The origin of the ‘Jug Urinator’
Tilburg Travel Blog› entry 2 of 15 › view all entries
Tilburg is a (for Dutch understanding) large city in the southern part of The Netherlands. From Tilburg it will take you about a ten minute drive by car to reach the Belgian border. The city has over 200.000 inhabitants, which makes this place the sixth largest town in the country.
A settlement called Tilburg was founded around the 11th century, in 1387 it was separated from the nearby town of Oisterwijk and from then on it grew to its current size.
Tilburg always had a lot of sheep farms, around 1600 all these farms made Tilburg the most important wool provider in a wide region. Not much later, the city dominated the Dutch textile industry.
On April 18th 1809, Louis Napoleon Bonaparte, then king of the Kingdom of Holland, gave Tilburg city rights. This occurred while Bonaparte was on a inspection in this region. At that time, the city had about 9000 inhabitants.
King William II, King of The Netherlands from 1840 till 1849 and ancestor of the current Dutch royal family, enjoyed staying in Tilburg. In 1847 he commissioned to build a palace here, but he died before it was finished. Its ownership was handed over to the royal family, who in return gave it back to the city on condition that it was turned into a school. The most famous student this school ever had was Vincent van Gogh, who studied here from 1866 to 1868.
Today, the palace is located in the centre of Tilburg and is in use as the town hall.
At the end of the 19th century the textile industry has made Tilburg a large city. In 1871 there are no less than 125 wool factories.

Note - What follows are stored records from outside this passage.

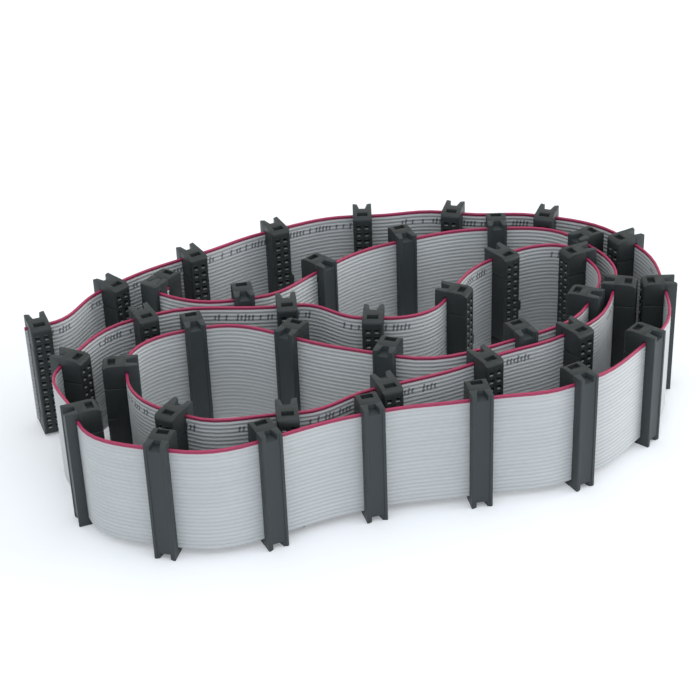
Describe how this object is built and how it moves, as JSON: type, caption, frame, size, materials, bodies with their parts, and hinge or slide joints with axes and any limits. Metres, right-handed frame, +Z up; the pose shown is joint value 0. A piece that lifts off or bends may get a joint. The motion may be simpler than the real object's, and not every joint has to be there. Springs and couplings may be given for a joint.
{
  "type": "ribbon cable",
  "caption": "Flat grey ribbon cable with a crimson edge wire and black two-row pin sockets pressed on along its whole length, stood on edge and laid in loops.",
  "frame": {"origin": "middle of the whole lay, on the surface that the sockets stand on", "axes": "+X along the longer side of the lay, +Y across it, +Z up, along the sockets and across the ribbon's width"},
  "size_m": [0.1954, 0.139, 0.0374],
  "materials": {
    "ribbon_grey": "flexible vinyl, ribbed along its wires, slight sheen",
    "edge_crimson": "flexible vinyl, crimson, slight sheen",
    "housing_black": "moulded plastic, fine satin",
    "cover_black": "moulded plastic, fine satin",
    "contact_metal": "plated spring metal"
  },
  "bodies": {
    "root": {"ribbon": "ribbon_grey", "edge_wire": "edge_crimson", "strain_relief": "cover_black", "housing_01": "housing_black", "housing_02": "housing_black", "housing_03": "housing_black", "housing_04": "housing_black", "housing_05": "housing_black", "housing_06": "housing_black", "housing_07": "housing_black", "housing_08": "housing_black", "housing_09": "housing_black", "housing_10": "housing_black", "housing_11": "housing_black", "housing_12": "housing_black", "housing_13": "housing_black", "housing_14": "housing_black", "housing_15": "housing_black", "housing_16": "housing_black", "housing_17": "housing_black", "housing_18": "housing_black", "housing_19": "housing_black", "housing_20": "housing_black", "housing_21": "housing_black", "housing_22": "housing_black", "housing_23": "housing_black", "housing_24": "housing_black", "housing_25": "housing_black", "housing_26": "housing_black", "housing_27": "housing_black", "housing_28": "housing_black", "housing_29": "housing_black", "housing_30": "housing_black", "housing_31": "housing_black", "housing_32": "housing_black", "housing_33": "housing_black", "housing_34": "housing_black", "housing_35": "housing_black", "housing_36": "housing_black", "housing_37": "housing_black", "housing_38": "housing_black", "housing_39": "housing_black", "housing_40": "housing_black", "housing_41": "housing_black", "covers_01_to_06": "cover_black", "covers_07_to_12": "cover_black", "covers_13_to_18": "cover_black", "covers_19_to_24": "cover_black", "covers_25_to_30": "cover_black", "covers_31_to_36": "cover_black", "covers_37_to_41": "cover_black", "contacts_01_to_06": "contact_metal", "contacts_07_to_12": "contact_metal", "contacts_13_to_18": "contact_metal", "contacts_19_to_24": "contact_metal", "contacts_25_to_30": "contact_metal", "contacts_31_to_36": "contact_metal", "contacts_37_to_41": "contact_metal"}
  },
  "joints": []
}
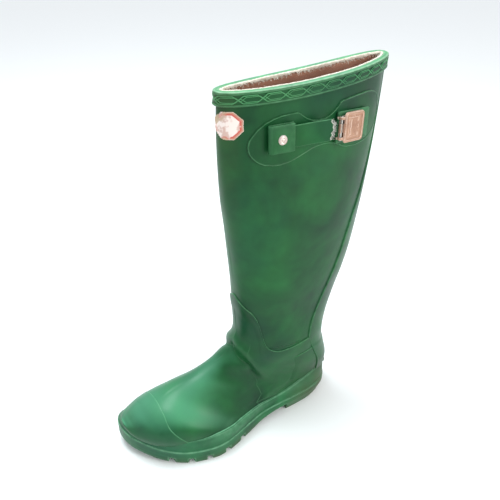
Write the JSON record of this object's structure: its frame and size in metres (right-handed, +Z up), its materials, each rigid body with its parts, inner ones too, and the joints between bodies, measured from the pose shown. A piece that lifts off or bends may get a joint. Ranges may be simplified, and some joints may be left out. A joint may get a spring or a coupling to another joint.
{
  "type": "rubber rain boot",
  "caption": "Tall left rain boot of green moulded rubber with a fabric lining, cleated sole, patterned top band, torn side strap and a hinged plate buckle.",
  "frame": {"origin": "centre of the heel's bottom face, on the ground", "axes": "+X toward the toe, +Y toward the wearer's outer (left) side, +Z up the leg"},
  "size_m": [0.3149, 0.1009, 0.4],
  "materials": {
    "green_rubber": "satin",
    "dark_rubber": "matte",
    "lining_fabric": "matte",
    "footbed_fabric": "matte",
    "filler": "matte",
    "board": "matte",
    "buckle_steel": "worn",
    "pin_steel": "plain",
    "label": "worn"
  },
  "bodies": {
    "boot": {"leg_shell": "green_rubber", "foot_shell": "green_rubber", "lining": "lining_fabric", "top_band": "green_rubber", "back_stay": "green_rubber", "instep_patch": "green_rubber", "heel_counter": "green_rubber", "kick_spur": "dark_rubber", "toe_cap": "green_rubber", "foxing": "dark_rubber", "outsole": "dark_rubber", "heel_block": "dark_rubber", "midsole": "filler", "shank": "pin_steel", "insole_board": "board", "footbed": "footbed_fabric", "front_label": "label", "side_patch": "green_rubber", "strap_tab": "dark_rubber", "strap_root": "green_rubber", "strap_rivet": "buckle_steel", "rivet_washer": "pin_steel", "buckle_tab": "dark_rubber", "buckle_frame": "buckle_steel", "buckle_rivets": "buckle_steel", "buckle_pin": "pin_steel"},
    "strap_flap": {"strap": "green_rubber"},
    "buckle_plate": {"buckle_lever": "buckle_steel"}
  },
  "joints": [
    {"name": "strap_flex", "type": "hinge", "parent": "boot", "child": "strap_flap", "pos_m": [0.04153, 0.03, 0.35924], "axis": [0.0148, 0.121, -0.9925], "range_deg": [0, 55], "stiffness_Nm_per_rad": 0.01},
    {"name": "buckle_hinge", "type": "hinge", "parent": "boot", "child": "buckle_plate", "pos_m": [-0.01023, 0.02994, 0.35574], "axis": [0.0965, 0.142, -0.9851], "range_deg": [0, 110]}
  ]
}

In those days people called the inhabitants of Tilburg ‘Kruikenzeikers’ (‘Jug Urinators’). This name originated in the fact that from the 17th century on, people could sell jars with their urine to wool factories. These factories used the urine to wash the wool. This habit lasted well into the 19th century, until finally chemicals where favored over urine.
During the 1960s the textile industry slowly disappeared, but this was quickly replaced by the development of modern industry and business. Ever since then, Tilburg has remained a thriving city that’s constantly progressing.